**Aim of the exercise**
Exactly the lines between the line containing "const halves = new THREE.Group();" and the line containing "imported = [obj", together with those two lines, are to be output.

---- Available data

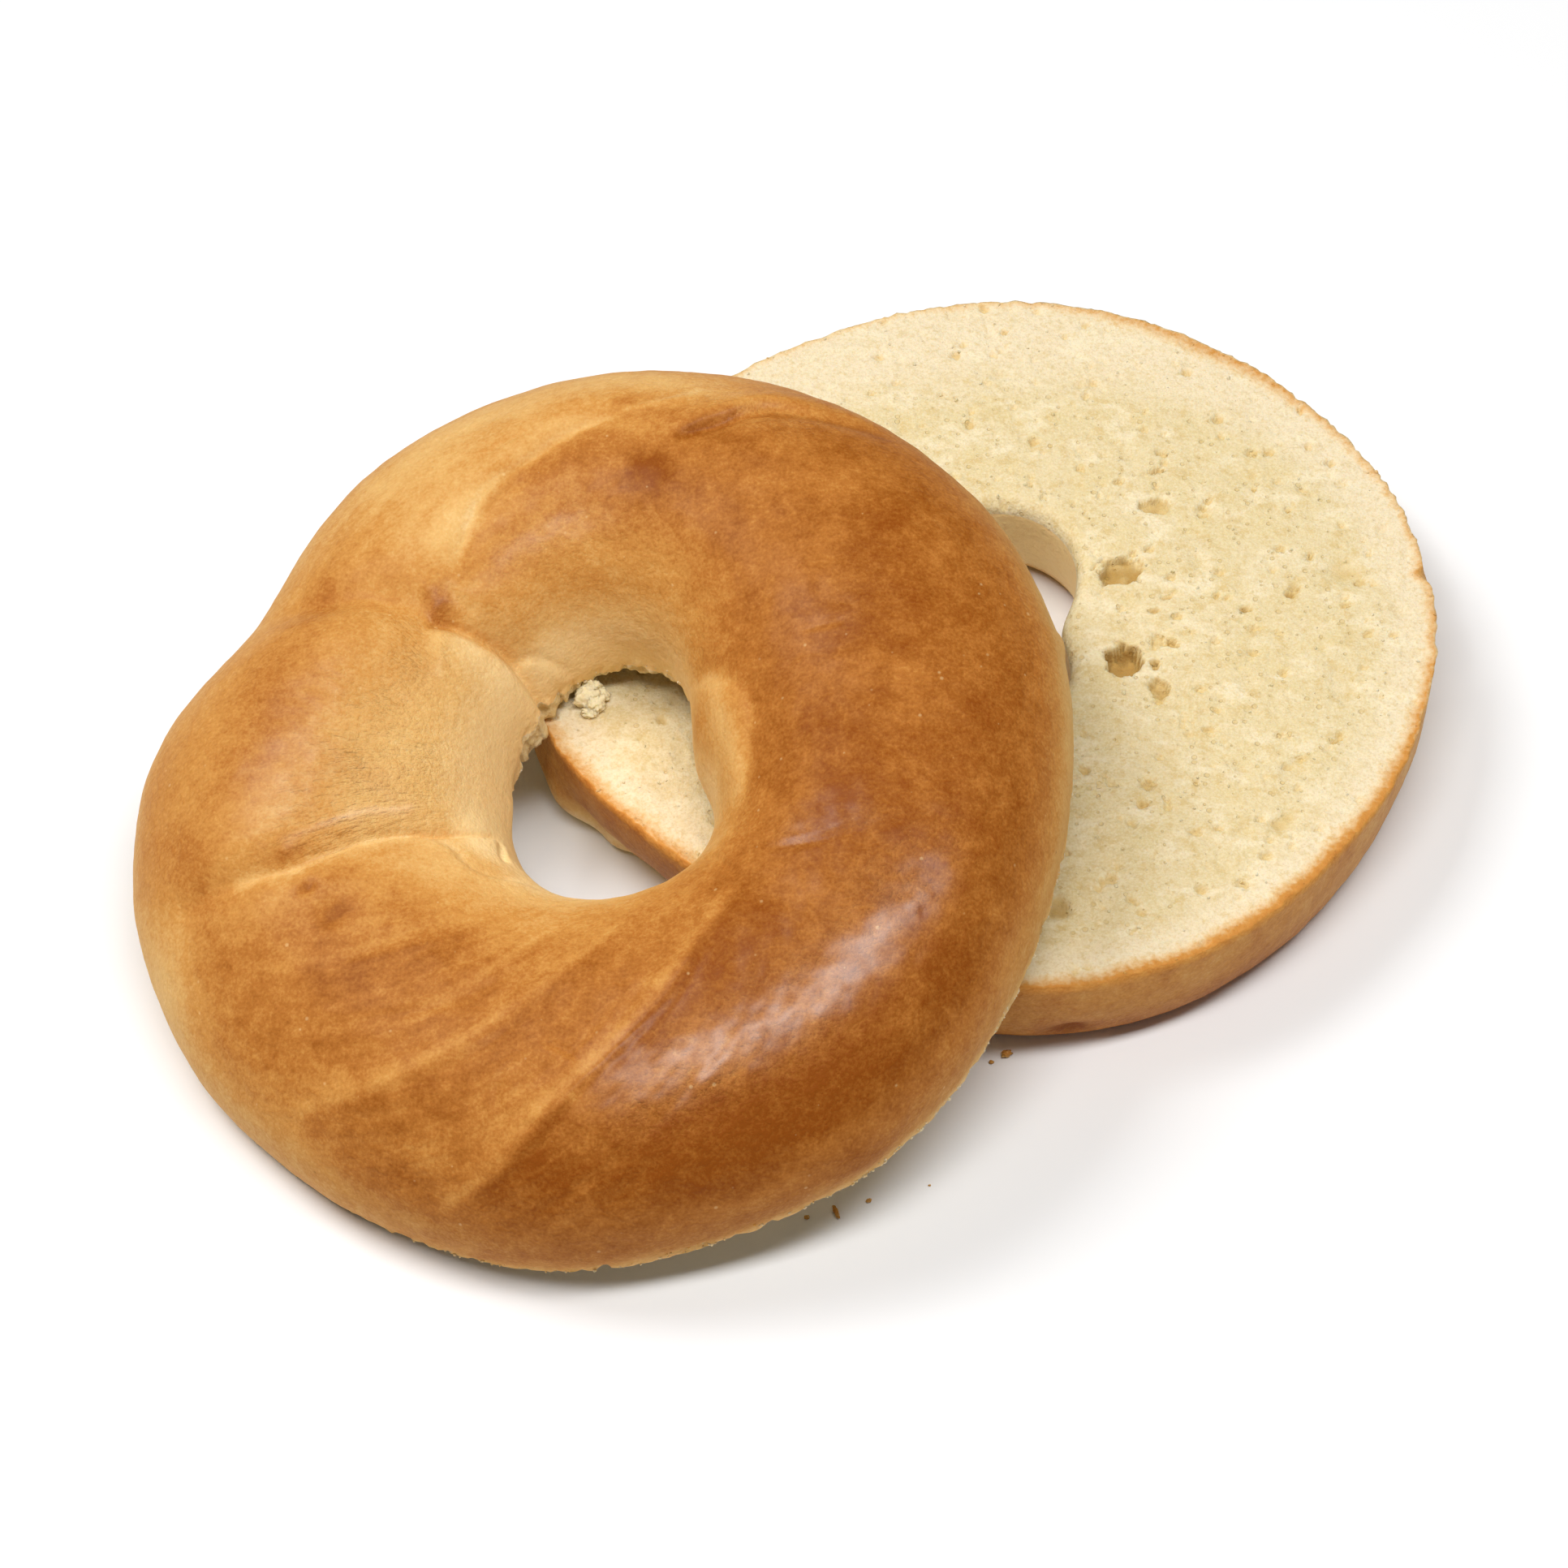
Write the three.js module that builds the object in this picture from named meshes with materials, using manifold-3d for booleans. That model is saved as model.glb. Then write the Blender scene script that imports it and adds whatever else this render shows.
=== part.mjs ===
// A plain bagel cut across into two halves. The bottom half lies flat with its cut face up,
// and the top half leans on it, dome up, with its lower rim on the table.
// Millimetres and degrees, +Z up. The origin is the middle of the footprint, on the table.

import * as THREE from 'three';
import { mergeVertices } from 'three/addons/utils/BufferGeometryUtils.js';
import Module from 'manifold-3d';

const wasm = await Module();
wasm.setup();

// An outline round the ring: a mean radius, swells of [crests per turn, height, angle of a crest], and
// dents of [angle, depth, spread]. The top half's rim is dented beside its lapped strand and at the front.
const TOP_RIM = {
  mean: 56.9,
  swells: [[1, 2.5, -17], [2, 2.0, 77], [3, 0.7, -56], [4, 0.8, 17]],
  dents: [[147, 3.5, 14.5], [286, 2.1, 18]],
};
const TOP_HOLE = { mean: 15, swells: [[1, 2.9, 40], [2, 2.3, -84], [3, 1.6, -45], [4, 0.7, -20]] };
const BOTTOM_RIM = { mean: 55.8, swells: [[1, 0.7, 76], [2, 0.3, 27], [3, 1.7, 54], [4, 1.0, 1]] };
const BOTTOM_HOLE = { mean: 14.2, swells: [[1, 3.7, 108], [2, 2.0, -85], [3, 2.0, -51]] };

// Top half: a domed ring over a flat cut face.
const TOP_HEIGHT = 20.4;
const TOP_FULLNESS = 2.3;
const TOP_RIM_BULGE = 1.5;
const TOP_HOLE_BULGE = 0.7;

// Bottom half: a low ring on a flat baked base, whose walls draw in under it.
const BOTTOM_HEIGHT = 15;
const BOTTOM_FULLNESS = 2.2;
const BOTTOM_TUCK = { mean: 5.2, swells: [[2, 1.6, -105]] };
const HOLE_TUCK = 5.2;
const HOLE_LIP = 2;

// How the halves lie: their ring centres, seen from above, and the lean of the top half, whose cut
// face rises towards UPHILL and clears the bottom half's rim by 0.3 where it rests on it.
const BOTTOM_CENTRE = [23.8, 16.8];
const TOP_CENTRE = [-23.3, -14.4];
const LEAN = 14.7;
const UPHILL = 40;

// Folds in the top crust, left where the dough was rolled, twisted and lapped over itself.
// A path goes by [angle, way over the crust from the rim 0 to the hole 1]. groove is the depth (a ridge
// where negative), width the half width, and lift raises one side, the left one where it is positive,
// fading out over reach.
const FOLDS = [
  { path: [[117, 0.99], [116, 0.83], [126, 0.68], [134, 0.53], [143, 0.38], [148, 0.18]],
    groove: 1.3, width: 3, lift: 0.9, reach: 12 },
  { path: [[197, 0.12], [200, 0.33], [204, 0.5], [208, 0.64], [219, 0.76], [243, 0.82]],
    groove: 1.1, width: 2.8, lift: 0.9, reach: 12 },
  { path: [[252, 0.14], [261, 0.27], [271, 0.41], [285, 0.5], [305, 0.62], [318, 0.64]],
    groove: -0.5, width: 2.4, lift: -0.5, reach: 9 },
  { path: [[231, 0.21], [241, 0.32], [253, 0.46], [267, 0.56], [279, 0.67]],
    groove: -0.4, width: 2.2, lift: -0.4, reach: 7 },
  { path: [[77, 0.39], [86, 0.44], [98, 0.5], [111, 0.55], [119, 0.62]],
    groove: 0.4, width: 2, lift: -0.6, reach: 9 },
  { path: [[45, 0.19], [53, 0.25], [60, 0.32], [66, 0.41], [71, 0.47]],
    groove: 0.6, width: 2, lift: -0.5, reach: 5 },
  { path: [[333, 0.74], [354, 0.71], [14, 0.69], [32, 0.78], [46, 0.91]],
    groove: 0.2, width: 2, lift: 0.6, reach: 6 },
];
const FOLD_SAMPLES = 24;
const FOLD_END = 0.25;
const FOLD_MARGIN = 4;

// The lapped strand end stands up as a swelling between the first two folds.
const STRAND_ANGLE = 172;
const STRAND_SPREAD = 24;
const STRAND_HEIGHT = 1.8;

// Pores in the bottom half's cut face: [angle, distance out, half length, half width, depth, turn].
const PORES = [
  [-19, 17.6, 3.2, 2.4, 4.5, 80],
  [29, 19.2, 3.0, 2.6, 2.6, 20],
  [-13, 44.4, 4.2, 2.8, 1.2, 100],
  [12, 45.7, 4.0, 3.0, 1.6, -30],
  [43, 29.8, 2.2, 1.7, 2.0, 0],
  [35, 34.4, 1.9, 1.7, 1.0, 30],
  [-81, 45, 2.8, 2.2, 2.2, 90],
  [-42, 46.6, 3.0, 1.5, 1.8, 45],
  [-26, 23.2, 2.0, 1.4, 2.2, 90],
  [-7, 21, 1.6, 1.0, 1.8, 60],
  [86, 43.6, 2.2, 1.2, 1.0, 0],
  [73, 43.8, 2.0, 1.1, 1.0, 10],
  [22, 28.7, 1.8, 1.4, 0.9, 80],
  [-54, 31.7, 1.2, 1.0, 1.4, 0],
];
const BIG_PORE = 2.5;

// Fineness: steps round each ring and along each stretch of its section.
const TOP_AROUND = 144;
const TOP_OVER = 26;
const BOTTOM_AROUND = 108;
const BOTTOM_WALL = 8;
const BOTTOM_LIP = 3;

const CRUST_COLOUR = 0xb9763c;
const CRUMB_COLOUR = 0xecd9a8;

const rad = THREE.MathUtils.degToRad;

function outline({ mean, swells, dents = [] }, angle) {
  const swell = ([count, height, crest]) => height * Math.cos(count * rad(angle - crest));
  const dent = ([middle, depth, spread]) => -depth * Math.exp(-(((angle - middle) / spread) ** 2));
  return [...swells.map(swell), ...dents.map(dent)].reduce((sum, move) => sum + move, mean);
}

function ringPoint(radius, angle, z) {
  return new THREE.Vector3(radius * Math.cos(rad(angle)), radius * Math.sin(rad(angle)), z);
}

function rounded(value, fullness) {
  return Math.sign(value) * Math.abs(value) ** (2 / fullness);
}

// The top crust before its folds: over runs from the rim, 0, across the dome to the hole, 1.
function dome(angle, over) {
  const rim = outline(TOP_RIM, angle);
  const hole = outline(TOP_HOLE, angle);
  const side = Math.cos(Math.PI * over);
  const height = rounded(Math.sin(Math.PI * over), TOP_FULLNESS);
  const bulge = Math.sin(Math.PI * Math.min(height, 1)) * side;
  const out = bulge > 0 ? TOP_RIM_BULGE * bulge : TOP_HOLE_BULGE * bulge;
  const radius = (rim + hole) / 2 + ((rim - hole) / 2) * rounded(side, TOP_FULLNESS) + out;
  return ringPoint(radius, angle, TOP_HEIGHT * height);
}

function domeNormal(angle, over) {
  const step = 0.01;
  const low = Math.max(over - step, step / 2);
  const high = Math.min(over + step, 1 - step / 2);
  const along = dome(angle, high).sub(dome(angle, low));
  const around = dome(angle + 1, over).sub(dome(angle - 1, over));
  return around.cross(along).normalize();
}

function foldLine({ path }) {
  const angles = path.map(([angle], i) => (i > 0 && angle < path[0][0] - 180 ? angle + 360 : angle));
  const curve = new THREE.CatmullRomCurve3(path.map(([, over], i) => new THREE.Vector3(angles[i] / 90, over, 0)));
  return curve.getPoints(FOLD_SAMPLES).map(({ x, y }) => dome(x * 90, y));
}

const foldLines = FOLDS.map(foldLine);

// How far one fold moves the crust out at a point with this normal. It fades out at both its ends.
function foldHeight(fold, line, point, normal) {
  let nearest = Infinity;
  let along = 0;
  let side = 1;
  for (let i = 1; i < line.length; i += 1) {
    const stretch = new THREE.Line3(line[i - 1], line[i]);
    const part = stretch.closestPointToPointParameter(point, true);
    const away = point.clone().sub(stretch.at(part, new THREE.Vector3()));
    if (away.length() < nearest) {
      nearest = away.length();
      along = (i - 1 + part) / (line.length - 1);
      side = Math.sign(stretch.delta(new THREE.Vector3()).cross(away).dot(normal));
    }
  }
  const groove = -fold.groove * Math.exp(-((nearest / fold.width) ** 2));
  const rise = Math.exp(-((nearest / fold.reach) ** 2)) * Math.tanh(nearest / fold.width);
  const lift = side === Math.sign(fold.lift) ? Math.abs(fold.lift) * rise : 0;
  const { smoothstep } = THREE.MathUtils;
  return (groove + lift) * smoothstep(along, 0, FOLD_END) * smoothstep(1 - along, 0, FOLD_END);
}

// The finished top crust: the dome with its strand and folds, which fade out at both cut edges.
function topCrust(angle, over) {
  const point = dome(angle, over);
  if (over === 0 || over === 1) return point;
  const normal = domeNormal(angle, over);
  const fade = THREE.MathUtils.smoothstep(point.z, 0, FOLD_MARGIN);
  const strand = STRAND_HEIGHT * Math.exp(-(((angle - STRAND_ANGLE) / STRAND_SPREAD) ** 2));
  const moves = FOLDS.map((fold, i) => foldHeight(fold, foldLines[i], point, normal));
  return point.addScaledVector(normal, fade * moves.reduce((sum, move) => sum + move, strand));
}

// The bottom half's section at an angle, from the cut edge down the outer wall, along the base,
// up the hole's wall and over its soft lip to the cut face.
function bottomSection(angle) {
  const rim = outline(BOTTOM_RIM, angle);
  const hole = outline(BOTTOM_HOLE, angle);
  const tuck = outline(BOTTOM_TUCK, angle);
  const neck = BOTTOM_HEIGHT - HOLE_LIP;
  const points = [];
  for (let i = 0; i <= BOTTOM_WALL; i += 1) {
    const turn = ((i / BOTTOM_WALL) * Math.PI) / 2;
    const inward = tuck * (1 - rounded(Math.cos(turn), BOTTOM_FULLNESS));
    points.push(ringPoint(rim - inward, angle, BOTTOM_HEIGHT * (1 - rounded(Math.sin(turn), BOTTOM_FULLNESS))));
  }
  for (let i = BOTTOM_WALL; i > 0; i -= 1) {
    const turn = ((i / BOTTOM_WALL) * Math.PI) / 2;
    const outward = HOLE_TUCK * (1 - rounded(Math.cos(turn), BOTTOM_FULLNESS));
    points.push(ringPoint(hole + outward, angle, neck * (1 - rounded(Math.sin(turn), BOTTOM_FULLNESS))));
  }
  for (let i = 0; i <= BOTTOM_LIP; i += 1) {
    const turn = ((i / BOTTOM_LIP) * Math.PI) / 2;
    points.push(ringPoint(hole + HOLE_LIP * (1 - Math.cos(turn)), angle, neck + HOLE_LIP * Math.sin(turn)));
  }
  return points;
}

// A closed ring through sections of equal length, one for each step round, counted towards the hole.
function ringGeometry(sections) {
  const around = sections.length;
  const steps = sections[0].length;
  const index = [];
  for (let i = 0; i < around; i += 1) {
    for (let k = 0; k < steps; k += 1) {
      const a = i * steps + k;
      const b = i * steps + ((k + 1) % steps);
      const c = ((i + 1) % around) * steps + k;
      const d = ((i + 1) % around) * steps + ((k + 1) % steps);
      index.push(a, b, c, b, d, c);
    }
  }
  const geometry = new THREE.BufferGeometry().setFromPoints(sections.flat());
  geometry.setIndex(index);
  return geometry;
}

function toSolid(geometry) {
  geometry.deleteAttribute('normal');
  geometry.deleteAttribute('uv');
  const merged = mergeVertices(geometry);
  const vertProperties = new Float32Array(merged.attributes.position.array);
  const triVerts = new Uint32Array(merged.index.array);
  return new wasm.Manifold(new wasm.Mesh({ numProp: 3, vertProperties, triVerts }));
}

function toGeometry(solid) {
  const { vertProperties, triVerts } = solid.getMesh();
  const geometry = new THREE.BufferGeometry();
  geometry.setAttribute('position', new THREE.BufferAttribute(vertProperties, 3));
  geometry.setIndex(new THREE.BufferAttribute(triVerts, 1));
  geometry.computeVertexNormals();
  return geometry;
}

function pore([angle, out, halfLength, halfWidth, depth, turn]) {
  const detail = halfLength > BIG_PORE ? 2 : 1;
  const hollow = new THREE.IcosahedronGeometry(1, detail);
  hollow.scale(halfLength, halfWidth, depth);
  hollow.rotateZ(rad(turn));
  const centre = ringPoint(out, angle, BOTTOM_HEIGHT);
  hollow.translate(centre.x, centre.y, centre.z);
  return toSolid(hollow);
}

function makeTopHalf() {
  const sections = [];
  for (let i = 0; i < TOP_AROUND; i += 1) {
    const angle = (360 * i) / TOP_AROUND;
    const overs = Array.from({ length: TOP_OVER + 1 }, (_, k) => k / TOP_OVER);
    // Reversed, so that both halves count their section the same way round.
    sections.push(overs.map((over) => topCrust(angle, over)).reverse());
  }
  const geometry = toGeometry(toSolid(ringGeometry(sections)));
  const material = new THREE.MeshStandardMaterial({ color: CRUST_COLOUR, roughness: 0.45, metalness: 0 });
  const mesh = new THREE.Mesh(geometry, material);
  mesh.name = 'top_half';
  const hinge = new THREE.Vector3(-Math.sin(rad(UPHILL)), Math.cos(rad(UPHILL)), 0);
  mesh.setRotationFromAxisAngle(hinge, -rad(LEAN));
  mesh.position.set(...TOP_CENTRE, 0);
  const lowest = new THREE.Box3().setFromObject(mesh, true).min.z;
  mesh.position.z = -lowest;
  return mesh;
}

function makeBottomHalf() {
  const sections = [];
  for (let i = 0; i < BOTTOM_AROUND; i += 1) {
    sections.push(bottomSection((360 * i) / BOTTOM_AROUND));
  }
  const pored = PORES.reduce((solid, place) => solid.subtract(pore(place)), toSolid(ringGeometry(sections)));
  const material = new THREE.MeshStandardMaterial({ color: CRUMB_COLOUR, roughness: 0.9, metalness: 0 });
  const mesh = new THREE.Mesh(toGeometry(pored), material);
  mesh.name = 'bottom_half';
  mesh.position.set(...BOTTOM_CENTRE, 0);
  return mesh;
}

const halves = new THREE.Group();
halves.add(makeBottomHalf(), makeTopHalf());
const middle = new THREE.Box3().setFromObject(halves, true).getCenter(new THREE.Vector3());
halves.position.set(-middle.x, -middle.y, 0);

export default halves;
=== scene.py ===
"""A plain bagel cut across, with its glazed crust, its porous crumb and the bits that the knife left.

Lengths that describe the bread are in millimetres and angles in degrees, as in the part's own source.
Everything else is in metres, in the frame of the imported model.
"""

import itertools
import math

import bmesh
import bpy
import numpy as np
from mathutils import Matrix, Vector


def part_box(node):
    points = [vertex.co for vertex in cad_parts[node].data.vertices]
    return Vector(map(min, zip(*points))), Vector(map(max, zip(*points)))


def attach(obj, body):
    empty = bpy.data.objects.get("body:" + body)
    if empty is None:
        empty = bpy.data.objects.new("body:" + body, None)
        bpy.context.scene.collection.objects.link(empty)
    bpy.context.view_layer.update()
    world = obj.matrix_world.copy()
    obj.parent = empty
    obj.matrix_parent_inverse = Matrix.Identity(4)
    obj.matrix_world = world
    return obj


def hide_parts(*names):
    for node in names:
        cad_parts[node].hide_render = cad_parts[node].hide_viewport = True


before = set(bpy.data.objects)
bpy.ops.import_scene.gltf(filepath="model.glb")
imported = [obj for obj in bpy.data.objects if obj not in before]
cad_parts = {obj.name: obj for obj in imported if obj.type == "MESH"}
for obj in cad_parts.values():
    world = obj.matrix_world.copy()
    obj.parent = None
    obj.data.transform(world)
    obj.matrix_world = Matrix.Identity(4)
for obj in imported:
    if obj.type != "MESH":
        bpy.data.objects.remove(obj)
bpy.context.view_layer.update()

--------

**Task solution**
const halves = new THREE.Group();
halves.add(makeBottomHalf(), makeTopHalf());
const middle = new THREE.Box3().setFromObject(halves, true).getCenter(new THREE.Vector3());
halves.position.set(-middle.x, -middle.y, 0);

export default halves;
=== scene.py ===
"""A plain bagel cut across, with its glazed crust, its porous crumb and the bits that the knife left.

Lengths that describe the bread are in millimetres and angles in degrees, as in the part's own source.
Everything else is in metres, in the frame of the imported model.
"""

import itertools
import math

import bmesh
import bpy
import numpy as np
from mathutils import Matrix, Vector


def part_box(node):
    points = [vertex.co for vertex in cad_parts[node].data.vertices]
    return Vector(map(min, zip(*points))), Vector(map(max, zip(*points)))


def attach(obj, body):
    empty = bpy.data.objects.get("body:" + body)
    if empty is None:
        empty = bpy.data.objects.new("body:" + body, None)
        bpy.context.scene.collection.objects.link(empty)
    bpy.context.view_layer.update()
    world = obj.matrix_world.copy()
    obj.parent = empty
    obj.matrix_parent_inverse = Matrix.Identity(4)
    obj.matrix_world = world
    return obj


def hide_parts(*names):
    for node in names:
        cad_parts[node].hide_render = cad_parts[node].hide_viewport = True


before = set(bpy.data.objects)
bpy.ops.import_scene.gltf(filepath="model.glb")
imported = [obj for obj in bpy.data.objects if obj not in before]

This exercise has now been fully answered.